Saban tahun umat Islam bertemu dengan Dzulhijjah. Bulan yang di dalamnya disunahkan bagi setiap Muslim untuk menyembelih hewan kurban.

Syariat yang ditetapkan oleh Allah sesaat setelah Nabi Ibrahim berhasil menundukkan ego dalam dirinya dan sepenuhnya total mengabdi kepada Allah dengan siap mengorbankan apa pun demi mendapat ridho Allah, termasuk harta termahal di dunia, anak darah dagingnya sendiri.

Ibadah qurban memiliki pesan moral yang sangat dalam. Dari sisi sosial, syariat kurban menuntun umat Islam untuk tidak terjebak pada individualisme- materialisme yang berakibat pada keroposnya solidaritas dan soliditas internal umat Islam. Dengan syariat kurban diharapkan semua umat Islam secara berjamaah tetap komitmen dan konsisten pada keimanan kepada Allah SWT.

“Dan berpeganglah kamu semuanya kepada tali (agama) Allah dan janganlah kamu bercerai berai” (QS [3]: 103).

Berpegang kepada tali Allah berarti semua umat Islam harus saling menjaga, memelihara, dan meningkatkan keimanan dan ketakwaan kepada Allah secara bahu-membahu dengan cara saling asah-asih-asuh.

Kurban pada hakikatnya tidak sekadar mengalirkan darah binatang sembelihan, tidak hanya memotong hewan kurban, tetapi lebih dari itu, berkurban berarti ketundukan seorang hamba secara totalitas terhadap perintah Allah SWT dan sikap menghindar dari yang dilarang-Nya.

Berqurban juga berarti menyembelih sifat-sifat hewani yang melekat dalam diri setiap manusia. Karena itu, sangatlah berat, tidak setiap orang yang berkurban mampu melakukannya kecuali yang menyadari bahwa semua yang dimiliki itu -baik berupa harta, jabatan, pengikut, keluarga, dan popularitas- hanyalah titipan-Nya yang tidak layak untuk disombongkan, dan dapat diambil kapan saja jika ia menghendaki.

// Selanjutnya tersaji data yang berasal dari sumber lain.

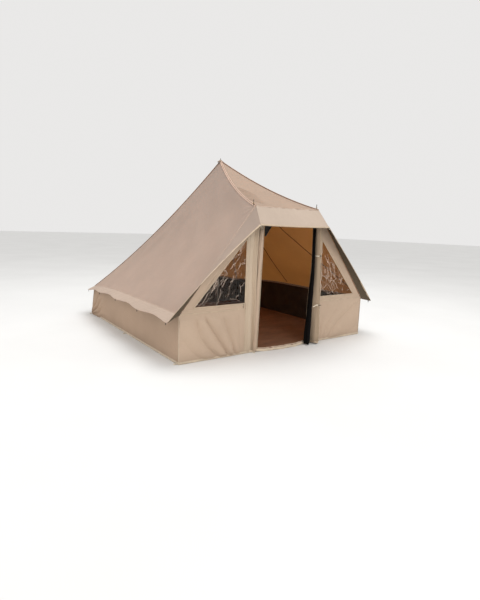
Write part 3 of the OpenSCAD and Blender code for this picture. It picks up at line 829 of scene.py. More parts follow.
def edge_tape(trim, edge, inner, lean, flip=lambda p: p):
    """The hem along a free edge of the canvas."""
    inward = unit(inner - edge)
    out = unit(np.cross(np.gradient(edge, axis=0), inward))
    out = out * np.sign((out @ lean).mean())
    trim.tape(flip(edge + inward * 0.006 + out * 0.0006), flip(out), 0.015, 0.0016)
    trim.cord(flip(edge), 0.0024, 0, 8)


def valance(name, top, foot, lean, length, seed, flat, area, start, flip=lambda p: p):
    """A scalloped strip that stands out from an eave, with its hem."""
    t, s = grid(230, 40)
    u = 0.0005 + 0.999 * t
    cloth = cloth_piece("valance_%s_cloth" % name, flip(mix(top(u), foot(u), s)), flip(lean),
                        [M_VALANCE, M_UNDERSIDE_PAINTED_SHADE], "valance_" + name, "roof_canvas",
                        relief=valance_relief(t * length, s, seed))
    trim = Piece()
    q = np.linspace(start, 0.992, 200)
    edge_tape(trim, foot(q), top(q), lean, flip)
    hem = trim.make("valance_%s_hem" % name, [M_SEAM], slot="webbing")

def valances():
    side = (eave, valance_edge, vec(-0.4, 0, 1), 3.2)
    valance("left", *side, 81, (3.24, 0.19), 0.465, 0.004)
    valance("right", *side, 82, (3.24, 0.19), 0.465, 0.004, mirrored)
    valance("back", back_eave, back_edge, vec(0, 0.4, 1), 2.92, 83, (3.10, 0.19), 0.45, 0.008)

def valance_loops():
    """Rubber loops at the points of the valance, each on a small sewn tab."""
    loops = Piece()

    def hang(point, out, along):
        tab = np.array([point - out * 0.022 + vec(0, 0, 0.004), point - out * 0.008 + vec(0, 0, 0.001),
                        point + out * 0.002 - vec(0, 0, 0.008)])
        loops.tape(tab, unit(out * 0.6 + vec(0, 0, 0.8)), 0.016, 0.0022, 1, -0.001)
        loops.cord(loop_points(point - vec(0, 0, 0.004), 0.009, 0.024, along=along), 0.002, 0, 8, loop=True)
    for t in (0.012, 0.25, 0.5, 0.75, 0.985):
        point = valance_edge(np.array([t]))[0]
        for flip in (lambda p: p, mirrored):
            hang(flip(point - vec(-0.004, 0, 0)), flip(vec(-1, 0, 0)), (0, 1, 0))
    for t in (0.25, 0.5, 0.75):
        hang(back_edge(np.array([t]))[0] - vec(0, 0.004, 0), vec(0, 1, 0), (1, 0, 0))
    loops.make("valance_rubber_loops", [M_RUBBER, M_STRAP_AND_SHADOW], ["valance_loops"], "rubber")


# ---- Walls ----

def lobes(angle, valleys, heights):
    """Rounded folds that meet in sharp valleys at the given angles."""
    total = 0.0
    for low, high, height in zip(valleys, valleys[1:], heights):
        x = np.clip((angle - low) / (high - low), 0, 1)
        total = total + height * np.sin(math.pi * x) ** 0.8
    return total


def wall_side(name, flip):
    t, s = grid(190, 44)
    top = eave(t) - vec(0, 0, 0.010)
    foot = xyz(-HALF_W, mix1(-HALF_D, HALF_D, t), 0)
    points = mix(top, foot, s)
    along, up = t * 3.2, (1 - s) * WALL_H
    seed = 91 if name == "left" else 92
    relief = 0.006 * ripple(along, up * 0.5, seed, 0.25, 1.1, 0.0, 1.4)
    relief = relief * border(along, 3.2 - along, up, WALL_H - up, reach=0.1)
    # Creases that the pulled-out back corner sends up the wall
    angle = np.degrees(np.arctan2(up + 0.015, 3.2 - along + 0.01))
    run = np.hypot(3.2 - along, up)
    fan = smooth(run, 0.02, 0.12) * (1 - smooth(run, 0.42, 0.85))
    wander = angle + 3.0 * np.sin(run * 7) + 1.5 * np.sin(run * 19)
    relief = relief + 0.045 * lobes(wander, (4, 17, 31, 46, 60, 80), (0.5, 0.9, 1.0, 0.9, 0.5)) * fan
    angle = np.arctan2(up + 0.01, along + 0.01)
    near = smooth(along, 0.02, 0.12) * (1 - smooth(along, 0.3, 0.7)) * border(up, reach=0.1)
    relief = relief + 0.004 * np.sin(angle * 9) * near
    relief = relief + pucker(along, up, seed + 3, 0.09, 0.0022, 0.05) * smooth(up, 0, 0.02)
    relief = np.maximum(relief, -0.007)
    cloth = cloth_piece("wall_%s_cloth" % name, flip(points), flip(vec(-1, 0, 0)),
                        [M_WALL], "wall_" + name, "wall_canvas", relief=relief)



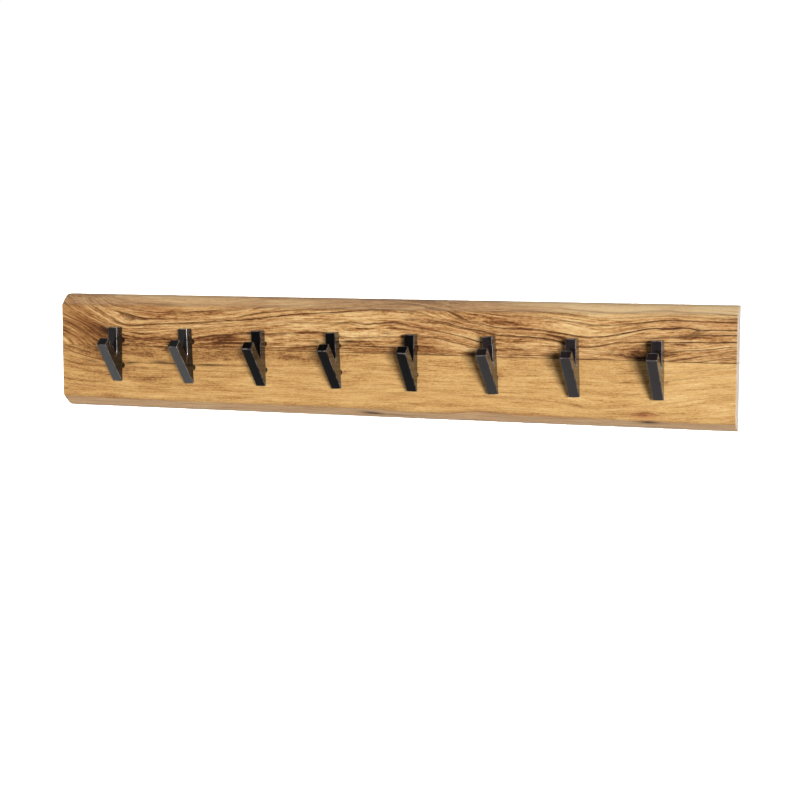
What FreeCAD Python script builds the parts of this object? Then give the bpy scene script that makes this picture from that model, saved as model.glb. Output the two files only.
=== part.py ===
"""Wall hook rack: a live-edge board of two glued staves that carries eight cast V hooks.

Each hook stands off the board on two round sleeves. A screw from behind runs through the
board and each sleeve into a tapped hole in the hook's leg. Two keyhole plates, let in flush
at the back, hang the board on two wall screws. Nothing on the rack moves.

Millimetres. The origin is the centre of the back face, in the plane of the wall:
+X to the right along the board, -Y out into the room, +Z up.
"""

import FreeCAD, Part
import math
import os

# Board
BOARD_LENGTH = 1190.0
BOARD_HEIGHT = 200.0
BOARD_THICKNESS = 32.0
GLUE_LINE_Z = 10.4
UPPER_BEVEL_LEFT = 19.0
UPPER_BEVEL_RIGHT = 14.5
LOWER_BEVEL_LEFT = 20.0
LOWER_BEVEL_RIGHT = 14.5
BEVEL_WAVE = 0.9
BEVEL_WAVES = 3.5
UPPER_BEVEL_PHASE = 0.4
LOWER_BEVEL_PHASE = 2.2
BEVEL_STATIONS = 15
# Poles of each live edge's section: (depth from the front, share of the bevel's height).
UPPER_SLOPE = ((0, 1.0), (11, 0.37), (17, 0.0), (28, 0.0))
LOWER_SLOPE = ((0, 1.0), (11, 0.50), (21, 0.05), (31, 0.0))
WASTE_REACH = 6.0
WASTE_OVERRUN = 5.0
BLANK_ALLOWANCE = 1.0

# Hooks
HOOK_COUNT = 8
HOOK_PITCH = 136.0
HOOK_CENTRE_Z = -3.4
HOOK_WIDTH = 17.6
HOOK_HEIGHT = 98.0
LEG_THICKNESS = 19.5
ARM_LENGTH = 93.0
ARM_THICKNESS = 17.3
ARM_LEAN = 41.0
CORNER_RADIUS = 1.5
TOE_RADIUS = 1.2
CROTCH_RADIUS = 2.0
EDGE_RADIUS = 1.0
# Each hook was set by hand, so it leans a little: degrees, positive where its head leans left.
HOOK_LEANS = (-0.7, 2.0, 1.2, 2.8, -0.2, 3.6, 1.9, 0.5)

# Stand-off sleeves and the screws that run through them
SLEEVE_LENGTH = 16.0
SLEEVE_RADIUS = 5.2
SLEEVE_BORE_RADIUS = 3.2
UPPER_FIXING_HEIGHT = 73.4
LOWER_FIXING_HEIGHT = 29.0
SCREW_RADIUS = 3.0
SCREW_LENGTH = 55.0
SCREW_HEAD_RADIUS = 5.25
SCREW_HEAD_HEIGHT = 3.3
SCREW_CROWN_SHARE = 0.75
SCREW_POINT_CHAMFER = 0.6
SCREW_HEX_ACROSS = 4.0
SCREW_HEX_DEPTH = 2.0
SCREW_HOLE_RADIUS = 3.3
TAPPED_RADIUS = 3.05
TAPPED_DEPTH = 14.0
WASHER_RADIUS = 6.0
WASHER_BORE_RADIUS = 3.2
WASHER_THICKNESS = 1.6
COUNTERBORE_RADIUS = 7.0
COUNTERBORE_DEPTH = 7.5

# Keyhole hanger plates
PLATE_SPACING = 800.0
PLATE_CENTRE_Z = 55.0
PLATE_LENGTH = 44.0
PLATE_WIDTH = 17.0
PLATE_THICKNESS = 2.0
PLATE_FIT = 0.2
ENTRY_RADIUS = 4.75
SLOT_WIDTH = 5.0
SLOT_TRAVEL = 12.0
POCKET_WIDTH = 11.0
POCKET_DEPTH = 12.0
PLATE_SCREW_OFFSET = 16.5
PLATE_SCREW_RADIUS = 1.5
PLATE_SCREW_LENGTH = 16.0
PLATE_SCREW_PARALLEL_SHARE = 0.7
PLATE_SCREW_POINT_RADIUS = 0.2
PLATE_SCREW_PILOT_OVERRUN = 1.0
PLATE_SCREW_HEAD_RADIUS = 3.0
PLATE_SCREW_FIT = 0.05
PLATE_SCREW_RECESS_SHARE = 1.1
PLATE_SCREW_RECESS_WIDTH = 0.8
PLATE_SCREW_RECESS_DEPTH = 0.9

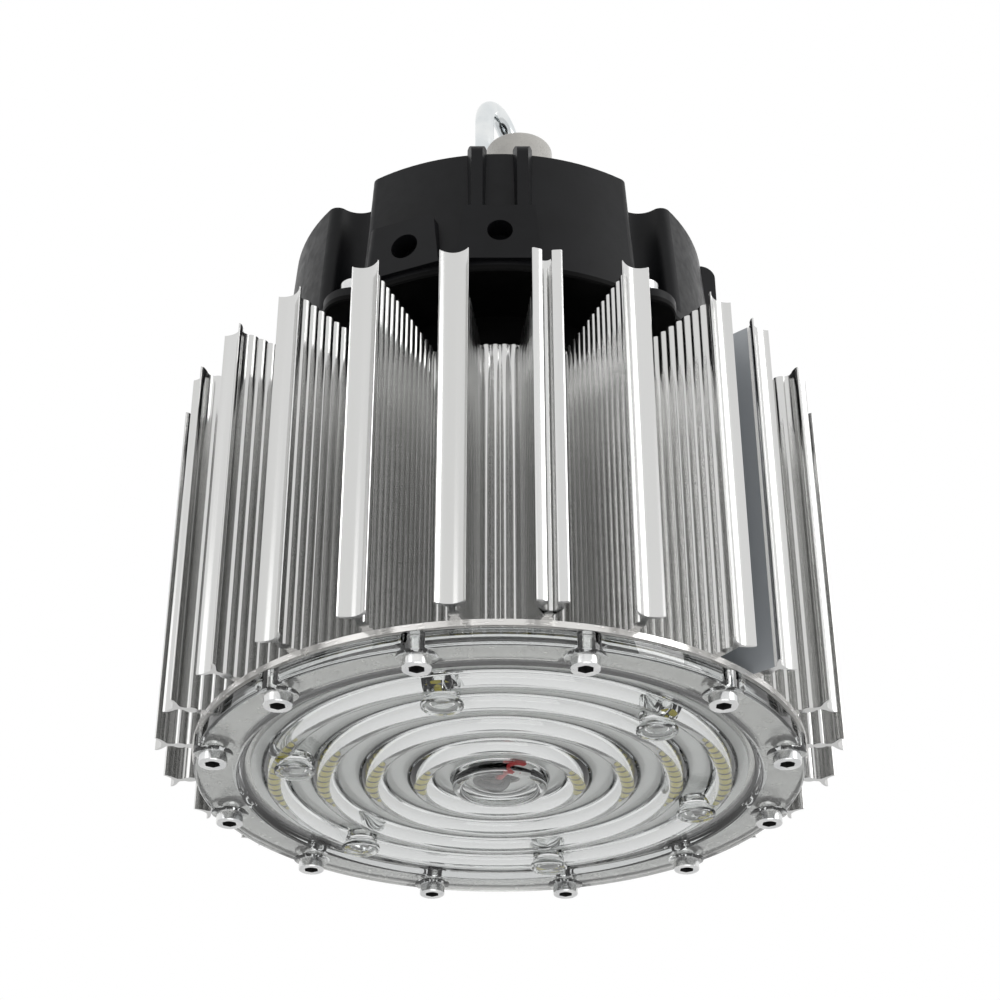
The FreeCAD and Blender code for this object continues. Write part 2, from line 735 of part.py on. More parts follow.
seat_top = housing_top + dim("seat_height")
shank_radius = 5.0
shank_low = housing_top - 6
collar_height = 4.0
collar_low = eye_foot - collar_height / 2
shank = Part.makeCylinder(shank_radius, eye_foot + 3 - shank_low, FreeCAD.Vector(0, 0, shank_low))
collar = Part.makeCylinder(9, collar_height, FreeCAD.Vector(0, 0, collar_low))
node(shaped("eye_bolt", eye_loop().fuse([shank, collar])), "eye_bolt")

nut_height = collar_low - seat_top
nut = hexagon("nut_prism", "dims.nut_across", nut_height, seat_top)
node(cut("eye_nut", nut, cylinder("nut_bore", shank_radius, nut_height, seat_top)), "eye_nut")


def at_gland(name, radius, height, rise):
    """A cylinder on the gland's axis, from a height over the housing's top."""
    return cylinder(name, radius, height, "%s + %g" % (HOUSING_TOP, rise), gland_at.x, gland_at.y)


stem_radius = 10.0
cable_way = 7.5
cap_rise = 8.0
seal_rise = 24.0
gland_hex = hexagon("gland_hex", "dims.gland_across", 7, HOUSING_TOP, gland_at.x, gland_at.y)
node(cut("gland_body", fuse("gland_outer", gland_hex, at_gland("gland_stem", stem_radius, 24, -3)),
         at_gland("gland_bore", cable_way, 40, -10)), "gland_body")
cap = at_gland("gland_cap_outer", "dims.gland_across / 2", "dims.gland_height - %g" % cap_rise,
               cap_rise)
node(cut("gland_cap", cap, at_gland("gland_cap_bore", stem_radius, 14, 7),
         at_gland("gland_mouth", cable_way, 60, 7)), "gland_cap")
node(cut("gland_seal", at_gland("seal_outer", cable_way, 8, seal_rise),
         at_gland("seal_bore", 4, 60, 7)), "gland_seal")

doc.recompute()

for obj in doc.Objects:
    if "Invalid" in obj.State or "Error" in obj.State:
        raise RuntimeError("%s did not build: %s" % (obj.Label, obj.State))
for obj in NODES:
    if obj.Shape.isNull() or not obj.Shape.isValid():
        raise RuntimeError("%s has no valid shape" % obj.Label)

os.makedirs("parts", exist_ok=True)
for obj in NODES:
    obj.Shape.exportStep("parts/%s.step" % obj.Label)
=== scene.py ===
import math

import bpy
import bmesh
from mathutils import Matrix, Vector


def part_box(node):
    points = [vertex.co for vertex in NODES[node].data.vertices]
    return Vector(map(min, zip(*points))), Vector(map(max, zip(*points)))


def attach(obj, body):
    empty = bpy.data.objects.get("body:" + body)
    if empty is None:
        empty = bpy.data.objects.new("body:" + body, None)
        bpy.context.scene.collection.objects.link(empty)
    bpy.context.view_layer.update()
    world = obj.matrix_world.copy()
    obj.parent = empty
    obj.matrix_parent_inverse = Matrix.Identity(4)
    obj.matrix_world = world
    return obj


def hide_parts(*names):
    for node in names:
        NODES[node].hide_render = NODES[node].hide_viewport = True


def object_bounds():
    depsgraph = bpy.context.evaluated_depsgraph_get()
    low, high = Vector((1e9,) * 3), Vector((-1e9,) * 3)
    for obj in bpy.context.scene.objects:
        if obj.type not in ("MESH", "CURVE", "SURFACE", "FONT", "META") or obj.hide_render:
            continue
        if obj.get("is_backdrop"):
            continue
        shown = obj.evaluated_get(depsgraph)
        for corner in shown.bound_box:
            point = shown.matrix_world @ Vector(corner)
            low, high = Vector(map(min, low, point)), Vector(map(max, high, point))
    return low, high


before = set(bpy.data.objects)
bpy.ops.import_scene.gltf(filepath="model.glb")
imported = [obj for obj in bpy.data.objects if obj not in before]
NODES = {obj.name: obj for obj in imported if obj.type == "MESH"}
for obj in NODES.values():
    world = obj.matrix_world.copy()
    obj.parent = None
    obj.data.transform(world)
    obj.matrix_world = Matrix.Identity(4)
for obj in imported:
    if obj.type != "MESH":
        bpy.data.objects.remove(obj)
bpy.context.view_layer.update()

# High bay light: the looks. Lengths in the tables are millimetres, meshes are in metres.
MM = 0.001


# ------------------------------------------------------------------ node helpers

def new_material(name, color, metallic=0.0, roughness=0.5, **sockets):
    """A Principled material with its constants on the shader's own sockets."""
    mat = bpy.data.materials.new(name)
    mat.use_nodes = True
    shader = mat.node_tree.nodes["Principled BSDF"]
    shader.inputs["Base Color"].default_value = (*color, 1)
    shader.inputs["Metallic"].default_value = metallic
    shader.inputs["Roughness"].default_value = roughness
    for socket, value in sockets.items():
        shader.inputs[socket.replace("_", " ")].default_value = value
    return mat


def noise(mat, scale, stretch=(1, 1, 1), detail=3.0):
    """Noise in object space, in features per metre."""
    tree = mat.node_tree
    coords = tree.nodes.new("ShaderNodeTexCoord")
    mapping = tree.nodes.new("ShaderNodeMapping")
    mapping.inputs["Scale"].default_value = stretch
    texture = tree.nodes.new("ShaderNodeTexNoise")
    texture.inputs["Scale"].default_value = scale
    texture.inputs["Detail"].default_value = detail
    texture.inputs["Roughness"].default_value = 0.5
    tree.links.new(coords.outputs["Object"], mapping.inputs["Vector"])
    tree.links.new(mapping.outputs["Vector"], texture.inputs["Vector"])
    return texture.outputs["Fac"]


def spread(mat, source, low, high, socket):
    """Drive a socket between two values by a 0..1 pattern."""
    tree = mat.node_tree
    ranged = tree.nodes.new("ShaderNodeMapRange")
    ranged.inputs["From Min"].default_value = 0.3
    ranged.inputs["From Max"].default_value = 0.7
    ranged.inputs["To Min"].default_value = low
    ranged.inputs["To Max"].default_value = high
    tree.links.new(source, ranged.inputs["Value"])
    tree.links.new(ranged.outputs["Result"], tree.nodes["Principled BSDF"].inputs[socket])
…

Ibadah kurban memiliki dimensi sedekah dan berbagi. Oleh sebab itu, tujuan ibadah kurban (juga ibadah lainnnya) bukan hanya untuk mencapai kemaslahatan ukhrawi, tapi juga bertujuan bagi kemaslahatan duniawi.

Setiap pensyariatan dalam Islam, terkandung tujuan syariat (yang disebut oleh para ulama dengan maqashidus syari’ah), yaitu tercapainya kemaslahatan dunia dan akhirat.

Melalui ibadah qurban, seorang hamba ditempa untuk memiliki jiwa kepedulian terhadap orang lain. Satu hikmah berkurban adalah menggembirakan golongan fakir miskin. Sebab, tidak semua orang mampu makan dengan daging walaupun dia tinggal di kota besar.

Maka dianjurkan bagi orang yang mampu untuk berkurban dan membagi-bagikan daging dari hewan kurban tersebut kepada fakir miskin sebagaimana sabda Rasulullah Saw: “Beliau (Rasulullah) memberi makan dari dua qurbannya itu untuk orang miskin, dan beliau beserta ahlinya ikut memakannya.” (HR. Ahmad)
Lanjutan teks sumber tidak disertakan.